A construção atrasada para formação de palanques estaduais é um outro equívoco do PSDB e do MDB, na análise de Souza. “O DEM e o PSL pensaram neles mesmos e nas bancadas estadual e federal na formação do União Brasil, e não na de um presidenciável.”Não trabalhar com os indecisos e com a rejeição de Lula e Bolsonaro é outra estratégia equivocada, de acordo com Silva.
Uma eleição protagonizada por Lula e Bolsonaro, dois líderes populares que foram testados pelo eleitor enquanto governo, é mais um aspecto único na eleição de 2022. Algo que não foi visto em disputas desde a redemocratização do país. E isso dificulta o êxito da terceira via, afirma Dias.
Os cientistas políticos ouvidos pelo Nexo dizem ver pouco espaço para o crescimento de uma candidatura competitiva que não sejam as de Lula e Bolsonaro. “São líderes que conseguem despertar paixões no eleitorado por motivos completamente distintos. As eleições de 1989 [Fernando Collor de Mello e Lula disputaram o 2° turno] foram muito apaixonadas, mas a de 2022 é única.

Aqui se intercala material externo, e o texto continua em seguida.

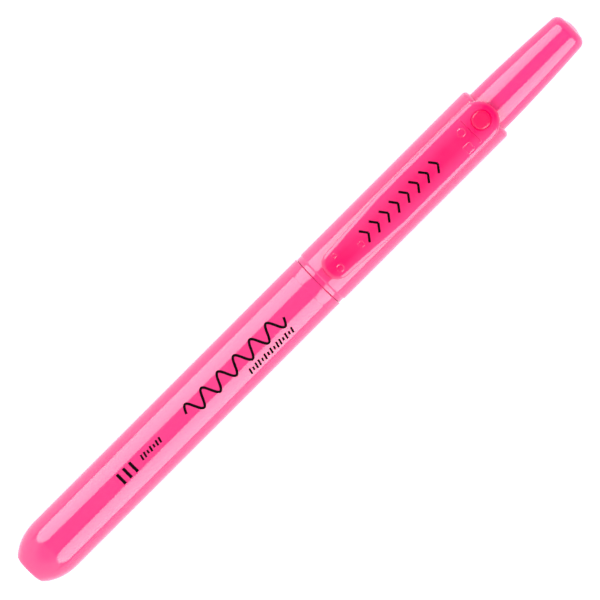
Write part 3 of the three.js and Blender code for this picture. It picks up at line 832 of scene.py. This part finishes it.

Difícil alguém que faça frente a Lula e a Bolsonaro ”, afirma Dias, da Unirio.
À “terceira via” resta lançar um candidato para tentar furar esse bloqueio, mesmo que seja difícil. Ou então deixar os candidatos regionais livres para aderir aos favoritos na disputa presidencial. Em 2018, boa parte dos tucanos foi de Bolsonaro. Já setores do MDB, especialmente no Nordeste, têm ligação com Lula.
Ciro, por sua vez, continua seguindo numa raia bastante congestionada, por causa da liderança de Lula na esquerda. Daí suas tentativas de obter votos mais à direita atacando o petista. As chances, porém, são poucas. Segundo a professora e pesquisadora da Escola de Ciência Política da Unirio, “não há nenhuma candidatura minimamente expressiva, uma novidade surgida de uma história de engajamento político”.